ГЛАВА XXXVII. Жизнь и смерть
Две недели после того, как Фиэльд был помещен в госпиталь Иквитоса, маленький городок сделался центром сенсации, приведшей туземцев в состояние аффекта. Прямо из Лимы прилетел аэроплан. Он перелетел через одно из ущелий Кордильер и привез с собой в качестве пассажира маленького нервного человечка, страдающего астмой, который страшно спешил. Он захватил с собой толстую пачку бумаги, стенографа и пишущую машинку. В течение одного часа от его деятельности чуть не лопнули телеграфы как с проволокой, так и без проволоки, и его собственная особа.
Но когда он, наконец, отыскал трактир Кида Карсона и укротил приступ астмы основательным количеством коктейля, он оказался несмотря на свое утомление, в прекрасном расположении духа. Редактор репортажного отдела при газете «Комерцио» только что совершил подвиг журналиста, наполнявший его пылающей гордостью, которую ничто не могло охладить, кроме разве только ледяного коктейля. Старый добродушный Ла Фуэнте получил вдруг в собственные руки нити, которые были достаточно просты, чтобы свалить его с табурета новоизбранного президента. Он чувствовал себя способным снова поднять славные традиции прошлого газеты «Комерцио», а именно: защищать борьбу за свободу и прочищать авгиевы конюшни. Для такого дела требовался чистый и неподкупный человек, который бы не считался с общественным мнением.
Старый перуанец проснулся и вдруг почувствовал себя пионером нового Перу, который, сознательный и крепкий, вырастал среди остатков преследуемого народа. И в то время как Ла Фуэнте сидел в комнате гостиницы перед пишущей машинкой, ему казалось, что страна, которую он так любил, протягивала свои объятия из скал Кордильер к западу и востоку, — от Тихого океана и до Атлантического, — намереваясь построить государство, достаточно сильное, чтобы противостоять северному натиску. Но такое государство должно быть очищено от политических авантюристов и бандитов, бывших последним оплотом реакции в этой измученной революциями и интригами стране.
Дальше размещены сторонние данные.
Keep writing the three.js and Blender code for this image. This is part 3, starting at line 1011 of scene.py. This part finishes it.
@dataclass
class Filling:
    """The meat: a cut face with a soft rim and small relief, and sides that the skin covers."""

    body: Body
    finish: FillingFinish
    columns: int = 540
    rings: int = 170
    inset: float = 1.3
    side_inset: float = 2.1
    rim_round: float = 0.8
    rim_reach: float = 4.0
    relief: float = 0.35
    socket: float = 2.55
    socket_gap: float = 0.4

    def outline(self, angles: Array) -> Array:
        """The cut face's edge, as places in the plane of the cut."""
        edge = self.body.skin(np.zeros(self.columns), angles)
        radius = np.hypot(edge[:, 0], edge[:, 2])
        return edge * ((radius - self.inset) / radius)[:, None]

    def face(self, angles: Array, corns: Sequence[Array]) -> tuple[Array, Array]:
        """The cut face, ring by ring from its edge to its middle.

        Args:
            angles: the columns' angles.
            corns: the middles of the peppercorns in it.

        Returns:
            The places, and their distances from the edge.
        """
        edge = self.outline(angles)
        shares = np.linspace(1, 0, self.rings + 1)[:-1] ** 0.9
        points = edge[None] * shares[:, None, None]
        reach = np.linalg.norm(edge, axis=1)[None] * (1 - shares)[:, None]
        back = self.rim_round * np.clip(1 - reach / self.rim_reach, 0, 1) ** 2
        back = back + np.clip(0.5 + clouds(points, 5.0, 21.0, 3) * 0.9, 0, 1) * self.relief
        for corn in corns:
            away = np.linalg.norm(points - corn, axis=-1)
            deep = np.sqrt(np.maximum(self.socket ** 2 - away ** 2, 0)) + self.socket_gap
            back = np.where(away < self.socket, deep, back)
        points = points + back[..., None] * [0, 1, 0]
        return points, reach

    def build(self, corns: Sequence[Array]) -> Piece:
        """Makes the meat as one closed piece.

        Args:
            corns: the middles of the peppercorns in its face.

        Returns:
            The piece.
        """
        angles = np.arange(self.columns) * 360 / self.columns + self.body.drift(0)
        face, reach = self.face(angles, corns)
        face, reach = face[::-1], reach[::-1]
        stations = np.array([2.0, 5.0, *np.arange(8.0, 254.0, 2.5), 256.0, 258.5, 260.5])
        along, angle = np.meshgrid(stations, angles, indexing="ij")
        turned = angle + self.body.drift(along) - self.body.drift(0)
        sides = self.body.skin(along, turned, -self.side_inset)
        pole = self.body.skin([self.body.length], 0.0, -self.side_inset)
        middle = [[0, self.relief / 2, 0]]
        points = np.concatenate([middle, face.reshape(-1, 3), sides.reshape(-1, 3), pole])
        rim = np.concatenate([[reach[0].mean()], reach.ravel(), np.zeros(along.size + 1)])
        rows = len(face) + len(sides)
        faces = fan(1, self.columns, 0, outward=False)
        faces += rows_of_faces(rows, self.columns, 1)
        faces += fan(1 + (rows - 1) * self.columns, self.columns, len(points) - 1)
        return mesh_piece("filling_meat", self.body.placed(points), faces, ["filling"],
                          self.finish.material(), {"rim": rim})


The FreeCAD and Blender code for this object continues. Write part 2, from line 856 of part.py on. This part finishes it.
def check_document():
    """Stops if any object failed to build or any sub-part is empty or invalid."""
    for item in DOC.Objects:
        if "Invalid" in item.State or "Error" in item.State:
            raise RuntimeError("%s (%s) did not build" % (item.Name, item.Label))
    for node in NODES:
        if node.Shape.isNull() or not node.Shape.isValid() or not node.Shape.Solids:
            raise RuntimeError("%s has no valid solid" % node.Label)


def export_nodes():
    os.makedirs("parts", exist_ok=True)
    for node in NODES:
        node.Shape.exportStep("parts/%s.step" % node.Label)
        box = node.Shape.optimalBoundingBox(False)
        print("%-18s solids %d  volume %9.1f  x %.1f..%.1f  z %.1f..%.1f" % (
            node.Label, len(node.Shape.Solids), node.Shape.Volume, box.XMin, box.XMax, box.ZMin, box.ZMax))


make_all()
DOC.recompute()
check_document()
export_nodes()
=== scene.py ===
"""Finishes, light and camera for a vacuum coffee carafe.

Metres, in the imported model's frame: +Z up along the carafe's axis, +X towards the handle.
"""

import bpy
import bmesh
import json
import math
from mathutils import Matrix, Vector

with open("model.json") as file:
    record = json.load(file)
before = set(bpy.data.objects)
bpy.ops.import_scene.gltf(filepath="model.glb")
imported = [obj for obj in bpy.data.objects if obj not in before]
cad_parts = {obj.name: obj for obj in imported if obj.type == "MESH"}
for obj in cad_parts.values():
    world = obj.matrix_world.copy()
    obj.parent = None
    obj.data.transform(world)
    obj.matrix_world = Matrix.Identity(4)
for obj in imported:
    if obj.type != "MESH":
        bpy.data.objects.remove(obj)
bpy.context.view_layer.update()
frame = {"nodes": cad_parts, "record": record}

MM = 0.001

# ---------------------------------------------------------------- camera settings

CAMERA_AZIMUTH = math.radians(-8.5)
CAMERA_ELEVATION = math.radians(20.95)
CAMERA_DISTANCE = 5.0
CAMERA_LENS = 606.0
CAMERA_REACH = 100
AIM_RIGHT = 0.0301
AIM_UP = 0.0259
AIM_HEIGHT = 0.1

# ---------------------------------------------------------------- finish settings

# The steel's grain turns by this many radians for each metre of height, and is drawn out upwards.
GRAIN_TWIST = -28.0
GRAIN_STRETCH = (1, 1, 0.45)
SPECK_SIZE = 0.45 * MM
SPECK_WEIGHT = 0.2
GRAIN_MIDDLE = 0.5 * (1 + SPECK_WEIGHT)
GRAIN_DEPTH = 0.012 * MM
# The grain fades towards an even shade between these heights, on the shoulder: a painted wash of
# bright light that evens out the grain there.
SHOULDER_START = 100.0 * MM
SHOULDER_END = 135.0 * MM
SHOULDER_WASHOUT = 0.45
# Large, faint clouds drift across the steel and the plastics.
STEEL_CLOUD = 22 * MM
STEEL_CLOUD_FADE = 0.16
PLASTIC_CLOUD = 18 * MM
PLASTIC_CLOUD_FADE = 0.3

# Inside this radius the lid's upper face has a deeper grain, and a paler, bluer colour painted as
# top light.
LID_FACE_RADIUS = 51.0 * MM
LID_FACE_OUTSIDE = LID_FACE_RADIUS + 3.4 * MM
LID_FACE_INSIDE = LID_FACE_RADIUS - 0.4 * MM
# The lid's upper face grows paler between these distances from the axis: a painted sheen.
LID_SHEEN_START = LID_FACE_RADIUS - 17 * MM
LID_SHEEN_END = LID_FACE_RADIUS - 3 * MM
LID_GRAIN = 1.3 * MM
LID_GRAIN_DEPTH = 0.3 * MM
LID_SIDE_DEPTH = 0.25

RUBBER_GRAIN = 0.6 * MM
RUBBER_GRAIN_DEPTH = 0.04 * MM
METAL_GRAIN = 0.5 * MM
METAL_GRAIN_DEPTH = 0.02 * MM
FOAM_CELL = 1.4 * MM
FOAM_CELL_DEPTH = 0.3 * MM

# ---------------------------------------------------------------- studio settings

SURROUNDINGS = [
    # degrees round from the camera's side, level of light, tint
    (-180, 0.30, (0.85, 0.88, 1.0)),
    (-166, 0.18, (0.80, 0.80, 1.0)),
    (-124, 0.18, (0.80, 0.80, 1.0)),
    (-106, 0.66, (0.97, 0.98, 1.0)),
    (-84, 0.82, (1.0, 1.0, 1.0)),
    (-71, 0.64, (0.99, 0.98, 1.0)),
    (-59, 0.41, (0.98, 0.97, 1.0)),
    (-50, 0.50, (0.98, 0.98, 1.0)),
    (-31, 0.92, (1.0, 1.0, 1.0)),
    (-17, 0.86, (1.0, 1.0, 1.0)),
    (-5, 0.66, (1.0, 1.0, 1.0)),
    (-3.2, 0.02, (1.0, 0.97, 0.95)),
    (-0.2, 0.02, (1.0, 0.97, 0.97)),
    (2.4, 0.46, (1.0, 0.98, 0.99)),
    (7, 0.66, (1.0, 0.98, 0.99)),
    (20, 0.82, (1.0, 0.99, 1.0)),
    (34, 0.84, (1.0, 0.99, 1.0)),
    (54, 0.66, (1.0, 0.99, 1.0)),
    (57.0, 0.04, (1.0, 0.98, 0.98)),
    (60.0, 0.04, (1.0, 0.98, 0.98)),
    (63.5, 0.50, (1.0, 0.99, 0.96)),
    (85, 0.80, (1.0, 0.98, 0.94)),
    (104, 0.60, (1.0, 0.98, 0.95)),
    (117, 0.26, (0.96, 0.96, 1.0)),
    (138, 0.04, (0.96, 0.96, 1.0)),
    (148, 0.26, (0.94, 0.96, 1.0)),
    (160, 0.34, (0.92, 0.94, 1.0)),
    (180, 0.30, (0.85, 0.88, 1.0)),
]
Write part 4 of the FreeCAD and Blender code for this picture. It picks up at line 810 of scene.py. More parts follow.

Сенсационная новость, которая завтра будет предметом передовицы в «Комерцио», касалась пока лишь известной фирмы адвоката Мартинец. Но Ла Фуэнте знал, что этими разоблачениями он разрезал нарыв, который целыми годами наливался гноем подкупа, грязной подлости и мошенничества. И против всего этого разложения он намеревался поставить замечательную личность Раймонда Сен-Клэра, отважное путешествие его и его внучки, переживания обоих среди кровожадных пигмеев в огнедышащих горах Копомамаса.
Ла Фуэнте был очень огорчен, что он не мог поместить имя доктора в этом докладе. Но чужестранный доктор, находившийся до сих пор в госпитале, где он был похож на исполинский дуб после лесного пожара, потребовал с очень странным упорством, чтобы его имя не упоминалось. Он даже поставил это желание условием сообщения тех сенсационных известий, которые в течение нескольких часов должны были потрясти всю Лиму не хуже землетрясения.
Каморра, в которой Мартинец, этот, казавшийся столь почтенным, старик, состоял главою, а черный Антонио — рукою, должна была погибнуть в последней борьбе, и «Комерцио» торжественно отпразднует свою победу.
Но в то время, как Ла Фуэнте, усталый и изнеможенный, лежал в своей качалке и мечтал о будущем Перу, большая фигура, пошатываясь, вышла из больничных ворот. Лица нельзя было рассмотреть, так как оно было покрыто повязками. Но то было, без сомнения, важное лицо, так как главный врач сам провожал его.
— Вы, вероятно, сами понимаете, что надо быть осторожным, доктор Фиэльд, — промолвил испанский врач, — вам еще далеко до выздоровления.
Норвежец кивнул головой.
— Я беру на себя всю ответственность, — сказал он устало, — мое положение совершенно особого рода. Я плохой пациент. В мою специальность не входит лежать в постели и мучиться от бездеятельности. Главный врач улыбнулся.
— Вы вовсе не были плохим пациентом, вы, наверное, страшно страдали, а между тем, я никогда не слыхал от вас ни единой жалобы. Таких людей редко можно встретить под нашими широтами.